Lake Tahoe Community College State of the College address focuses on gratitude

SOUTH LAKE TAHOE, Calif. – Lake Tahoe Community College President Jeff DeFranco gave an in depth overview of what he described as breaking out of “the chrysalis phase” and into the “transformative phase” within short order during the 2023 State of the College address on Thursday, Sept. 15.

With the help of a slide show, a movie clip or two and lots of photos, DeFranco displayed gratitude for the many projects underway, the changes that have come, the growth the school has experienced and the hard work that took to get the school where it is today.

“We are not a college of the 80s and 90s anymore,” said DeFranco.

The school now offers social services in addition to education. LTCC has also taken on community projects, taking care of the students and the planet simultaneously. 

“It didn’t all magically happen overnight,” DeFranco said “and I have no doubt we’ll finish.”

“Finish”, only in a sense of completing projects already underway, as the President said, they’ll always be “leveling up”, making sure to always take the time to look back and celebrate. 

“The yin and the yang, the good and the bad, dealing with the challenging moments to get to the good,” said DeFranco.

He highlighted LTCC’s “diverse students who overcome hurdles, the leadership of trustees, and support of employees,” noting that gratitude is not always for the rainbows and butterflies but the rain as well.

DeFranco brought tears to the eyes of audience members in the Duke Theatre Thursday morning when he highlighted two individuals who have been instrumental in the success of LTCC.

LTCC President Jeff DeFranco expresses solemn gratitude, and mourned the loss, for those who made an impact that will never be forgotten.
Ashleigh Goodwin / Tahoe Daily Tribune

The first person he recognized was Board of Trustees member Dr. Frederick “Fritz” Wenck, who served LTCC for 42 years.

DeFranco said “we wouldn’t be here without you, Fritz”

The second was Wilderness Education and Outdoor Leadership director and faculty lead Dr. Clinton Culp.

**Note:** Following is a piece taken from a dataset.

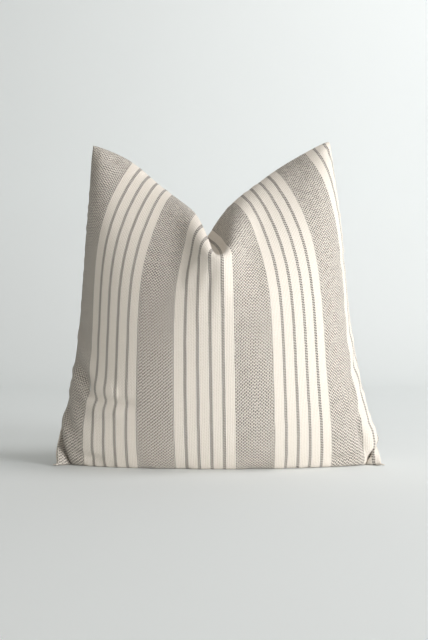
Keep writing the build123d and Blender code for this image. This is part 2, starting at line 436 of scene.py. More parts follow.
def striped_fabric(name="striped_fabric"):
    """Cream bands with four pinstripes, between bands of charcoal floats that zigzag over a cream ground."""
    m = Nodes(name)
    uv = m.node("ShaderNodeUVMap", uv_map="flat")
    sep = m.node("ShaderNodeSeparateXYZ")
    m.put(sep.inputs[0], uv.outputs[0])
    s = m.math("MULTIPLY", sep.outputs[0], 508.0)
    t = m.math("MULTIPLY", sep.outputs[1], 508.0)
    flat = m.node("ShaderNodeCombineXYZ")
    m.put(flat.inputs[0], s)
    m.put(flat.inputs[1], t)
    # threads wander a little
    wob = m.math("MULTIPLY", m.math("SUBTRACT", m.noise(flat.outputs[0], 0.05, 2.0), 0.5), 1.6)
    jig = m.math("MULTIPLY", m.math("SUBTRACT", m.noise(flat.outputs[0], 0.30, 2.0), 0.5), 1.1)
    s1 = m.math("ADD", s, wob)
    s2 = m.math("ADD", s1, m.math("MULTIPLY", jig, 0.8))
    t2 = m.math("ADD", t, jig)
    p = m.math("MODULO", m.math("ADD", s1, 73.0 + 135.0), 135.0)
    grey = m.math("MULTIPLY", m.smooth(p, 80.7, 81.3), m.math("SUBTRACT", 1.0, m.smooth(p, 134.5, 135.0)))
    grey = m.math("MAXIMUM", grey, m.math("LESS_THAN", s1, 40.0))
    # pinstripes: distance from the nearest centre line
    q = m.math("SUBTRACT", m.math("MODULO", m.math("ADD", p, 8.55 - 14.95 + 17.1), 17.1), 8.55)
    aq = m.math("ABSOLUTE", q)
    inpin = m.math("MULTIPLY", m.math("SUBTRACT", 1.0, m.smooth(aq, 1.9, 2.35)), m.math("SUBTRACT", 1.0, grey))
    inpin = m.math("MULTIPLY", inpin, m.math("MULTIPLY", m.math("GREATER_THAN", p, 5.0), m.math("LESS_THAN", p, 75.0)))
    # floats: dashes in columns, each column set off from the last, rising then falling
    col = m.math("DIVIDE", s2, COL)
    k = m.math("FLOOR", col)
    fx = m.math("SUBTRACT", col, k)
    ck = m.node("ShaderNodeTexWhiteNoise", noise_dimensions="1D")
    m.put(ck.inputs["W"], k)
    off = m.math("ADD", m.math("MULTIPLY", k, 0.5), m.math("MULTIPLY", ck.outputs["Value"], 0.18))
    ty = m.math("ADD", m.math("DIVIDE", t2, DASH), off)
    kt = m.math("FLOOR", ty)
    fy = m.math("SUBTRACT", ty, kt)
    cell = m.node("ShaderNodeCombineXYZ")
    m.put(cell.inputs[0], k)
    m.put(cell.inputs[1], kt)
    wn = m.node("ShaderNodeTexWhiteNoise", noise_dimensions="2D")
    m.put(wn.inputs["Vector"], cell.outputs[0])
    rnd = wn.outputs["Value"]
    dx = m.math("POWER", m.math("ABSOLUTE", m.math("DIVIDE", m.math("SUBTRACT", fx, 0.5), 0.47)), 2.6)
    dy = m.math("POWER", m.math("ABSOLUTE", m.math("DIVIDE", m.math("SUBTRACT", fy, 0.40), 0.33)), 2.6)
    dash = m.math("SUBTRACT", 1.0, m.smooth(m.math("ADD", dx, dy), 0.72, 1.12))
    grain = m.noise(flat.outputs[0], 1.3, 2.0, 0.7)
    coarse = m.noise(flat.outputs[0], 0.12, 2.0, 0.6)
    strength = m.mixf(m.smooth(rnd, 0.0, 0.4), 0.72, 1.0)
    strength = m.math("MULTIPLY", strength, m.mixf(m.smooth(grain, 0.30, 0.55), 0.75, 1.0))
    g_dark = m.math("MULTIPLY", grey, m.math("MULTIPLY_ADD", m.math("MULTIPLY", dash, strength), 0.90, 0.02))
    g_dark = m.math("MULTIPLY", g_dark, m.mixf(m.smooth(coarse, 0.3, 0.7), 0.88, 1.06))
    # pinstripes: two rails of floats that alternate, like the rungs of a ladder
    side = m.math("GREATER_THAN", q, 0.0)
    ph = m.math("ADD", m.math("DIVIDE", t2, 3.5), m.math("MULTIPLY", side, 0.34))
    rung = m.pulse(m.math("FRACT", ph), 0.12, 0.60, 0.06)
    rail = m.pulse(aq, 0.15, 2.1, 0.15)
    pin = m.math("MULTIPLY_ADD", m.math("MULTIPLY", rail, rung), 0.90, 0.20)
    pin_dark = m.math("MULTIPLY", inpin, m.math("MULTIPLY", pin, m.mixf(m.smooth(grain, 0.3, 0.6), 0.6, 1.1)))
    dark = m.math("MAXIMUM", pin_dark, g_dark, clamp=True)
    # cream ground: the same floats, cream on cream, with slubs
    slub_v = m.node("ShaderNodeCombineXYZ")
    m.put(slub_v.inputs[0], m.math("MULTIPLY", s, 0.10))
    m.put(slub_v.inputs[1], m.math("MULTIPLY", t, 0.9))
    slub = m.noise(slub_v.outputs[0], 1.0, 2.0, 0.6)
    tone = m.math("ADD", m.math("MULTIPLY", dash, 0.22), m.math("MULTIPLY", slub, 0.75), clamp=True)
    cream = m.mix(tone, CREAM_LOW, CREAM)
    fibre_v = m.node("ShaderNodeCombineXYZ")
    m.put(fibre_v.inputs[0], m.math("MULTIPLY", s2, 5.0))
    m.put(fibre_v.inputs[1], m.math("MULTIPLY", t2, 0.7))
    fibre = m.noise(fibre_v.outputs[0], 1.0, 2.0, 0.6)
    dk = m.mix(m.smooth(fibre, 0.3, 0.7), DARK_LOW, DARK)
    cream = m.mix(m.math("MULTIPLY", m.smooth(fibre, 0.45, 0.75), 0.35), cream, CREAM_LOW)
    color = m.mix(dark, cream, dk)
    # relief
    round_x = m.math("SINE", m.math("MULTIPLY", fx, math.pi))
    round_y = m.math("SINE", m.math("MULTIPLY", fy, math.pi))
    lift = m.math("MULTIPLY", round_x, m.math("MULTIPLY_ADD", round_y, 0.6, 0.4))
    lift = m.math("ADD", lift, m.math("MULTIPLY", inpin, 0.3))
    nrm = m.bump(lift, 0.85, 0.0006)
    fuzz = m.math("ADD", m.noise(flat.outputs[0], 2.6, 3.0, 0.7), m.math("MULTIPLY", fibre, 0.8))
    nrm = m.bump(fuzz, 0.3, 0.0003, nrm)
    m.bsdf(color, 0.9, nrm, Sheen_Weight=0.12, Sheen_Roughness=0.5, Specular_IOR_Level=0.2)
    return m.mat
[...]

“Dr. Culp forever changed our wilderness program and put us on the map,” DeFranco said “He’s still with me every time I step into the backcountry”.

Wiping tears from his own eyes, DeFranco announced another individual whose life had a huge impact on the trajectory of the college, its students and the president himself, his father.

DeFranco shared that he had only just decided to include the touching memorial the night before while he reviewed the campus’s successes. 

“I would not be on this stage without him, his support, unwavering,” DeFranco then gracefully moved into the “meat” of the presentation, the growth of the school campus and student body. 

LTCC saw a 24% increase in enrollment this fall compared to Fall 2022. There was also an increase in state budget dollars received by LTCC, now 116% greater than a decade ago, from $13 to $28 million. 

According to the progress update, the total budget, including non-state funding, is 312% higher. In that 10-year period, the average salary per employee almost doubled. 

Perhaps the largest growth described was thanks to the diligent work done to obtain grant funding which totaled $7 million in 2023, up from $1 million 2019. 

Grant monies awarded:

  • Juvenile Justice Expansion Grant will deliver $1.5 million over 5 years, allowing LTCC to educate 70 students housed in the juvenile justice system with the hopes that they will attend LTCC or another CA community college upon their release.
  • Developing Hispanic Serving Institute Grant will bring in $3 million over 5 years, allowing LTCC to expand student success throughout our various Meta Majors, programs, and degrees outside of STEM, focusing on low-income and Latina/o/x students.

The college is focusing on meeting students basic needs by using Measure F and State Funding to open part-time and full-time offices and co-op work spaces. 

Student housing facility location, on the south side of LTCC’s campus near the Student Center/Dining Hall and Library.

In alignment with bringing LTCC into the 21st century, now, the largest classrooms on campus can serve as one technology classroom or three smaller ones. Laboratories for science and art, equipment storage facilities, and the brand-new Main Building entrance and courtyard will soon be complete. 

This past summer, LTCC broke ground for an on-campus residential living facility which will meet the basic need for 100 students by providing affordable housing for income-qualifying, full-time students. The $40 million, 32,000 sq. ft. project is set to be completed in July 2025. 

A commercial-grade kitchen and a large, open space for sit-down dining service near college’s Student Center will be in close proximity to the living units and shared community spaces.

Starting March 2024 through September 2025 the college will be celebrating its 50th year. According to Diane Lewis LTCC Director of Marketing & Communications, “multiple events for college employees, key partners, and the South Shore community are being planned”.